START

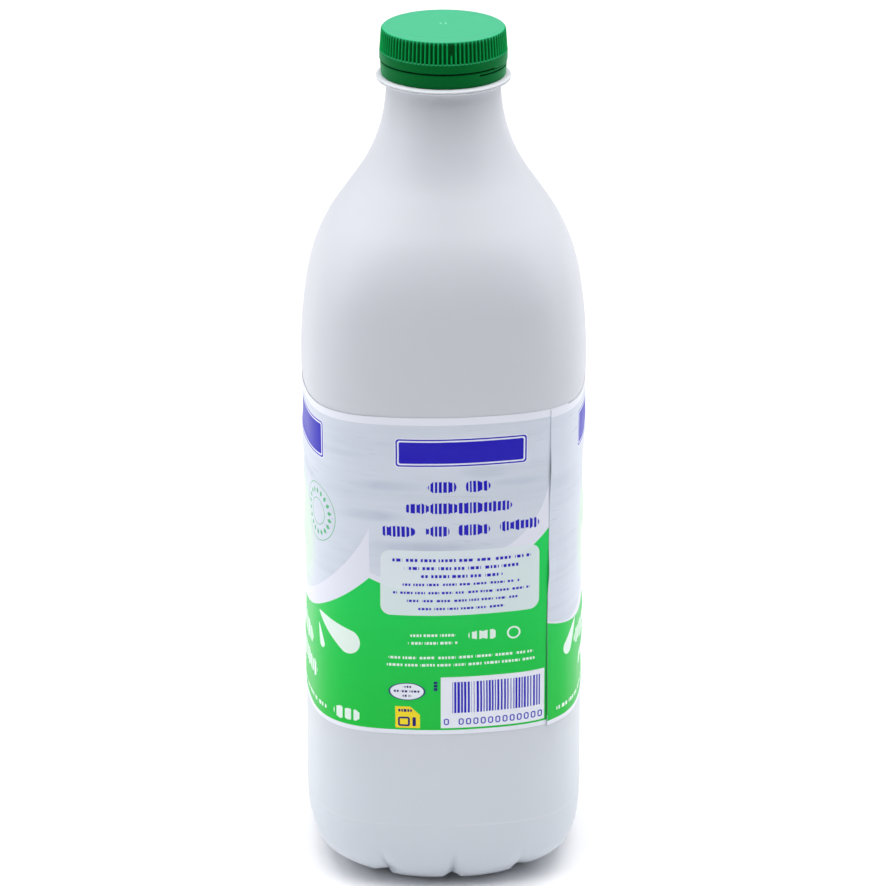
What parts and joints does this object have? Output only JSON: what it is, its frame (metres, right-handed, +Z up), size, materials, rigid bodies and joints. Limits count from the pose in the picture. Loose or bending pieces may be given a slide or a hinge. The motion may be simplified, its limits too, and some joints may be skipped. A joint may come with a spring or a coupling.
{
  "type": "plastic milk bottle",
  "caption": "Full, shut milk bottle of opaque white plastic: rounded-square body, round neck with a support ring, ribbed green screw cap and a printed wrap-round label.",
  "frame": {"origin": "middle of the base, in the plane that the bottle stands on", "axes": "+Z up along the bottle's axis; the body's flat sides face the X and Y axes, and the shown side faces -Y"},
  "size_m": [0.0912, 0.0912, 0.28],
  "materials": {
    "bottle_plastic": "opaque cool white, satin gloss",
    "cap_plastic": "moulded green, satin gloss",
    "label_print": "coated paper, printed in pale grey, green, deep blue and white"
  },
  "bodies": {
    "root": {"bottle": "bottle_plastic", "cap": "cap_plastic", "label": "label_print"}
  },
  "joints": []
}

END

Give an exact copy of all the data shown above.

## ANSWER TO THIS TASK
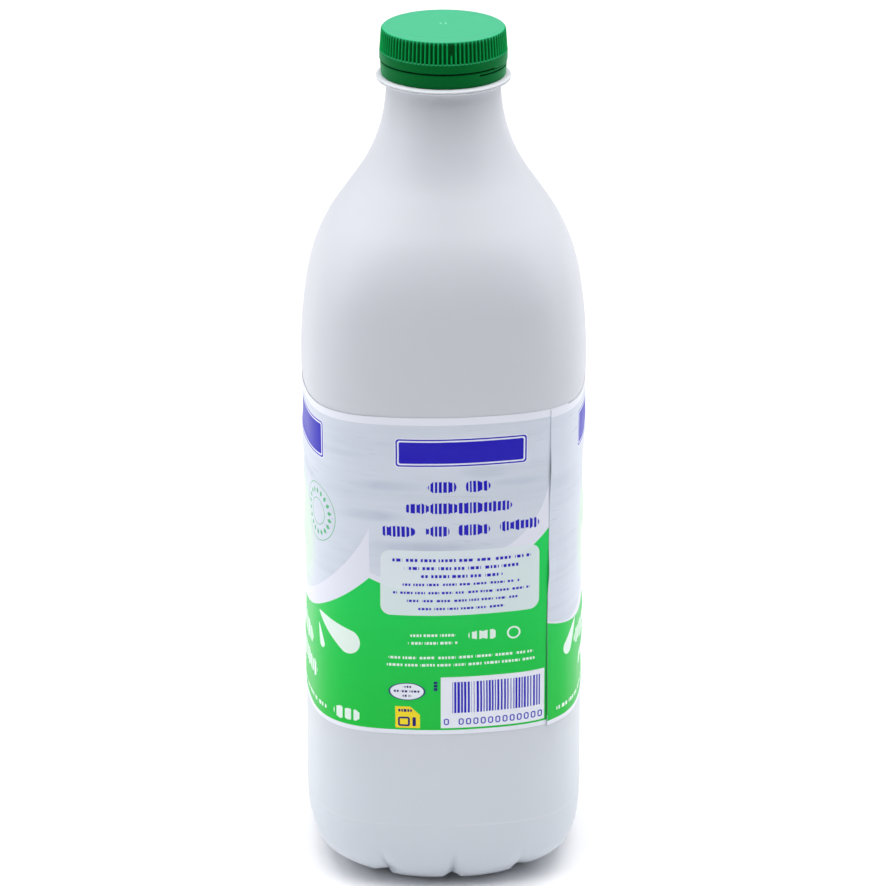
What parts and joints does this object have? Output only JSON: what it is, its frame (metres, right-handed, +Z up), size, materials, rigid bodies and joints. Limits count from the pose in the picture. Loose or bending pieces may be given a slide or a hinge. The motion may be simplified, its limits too, and some joints may be skipped. A joint may come with a spring or a coupling.
{
  "type": "plastic milk bottle",
  "caption": "Full, shut milk bottle of opaque white plastic: rounded-square body, round neck with a support ring, ribbed green screw cap and a printed wrap-round label.",
  "frame": {"origin": "middle of the base, in the plane that the bottle stands on", "axes": "+Z up along the bottle's axis; the body's flat sides face the X and Y axes, and the shown side faces -Y"},
  "size_m": [0.0912, 0.0912, 0.28],
  "materials": {
    "bottle_plastic": "opaque cool white, satin gloss",
    "cap_plastic": "moulded green, satin gloss",
    "label_print": "coated paper, printed in pale grey, green, deep blue and white"
  },
  "bodies": {
    "root": {"bottle": "bottle_plastic", "cap": "cap_plastic", "label": "label_print"}
  },
  "joints": []
}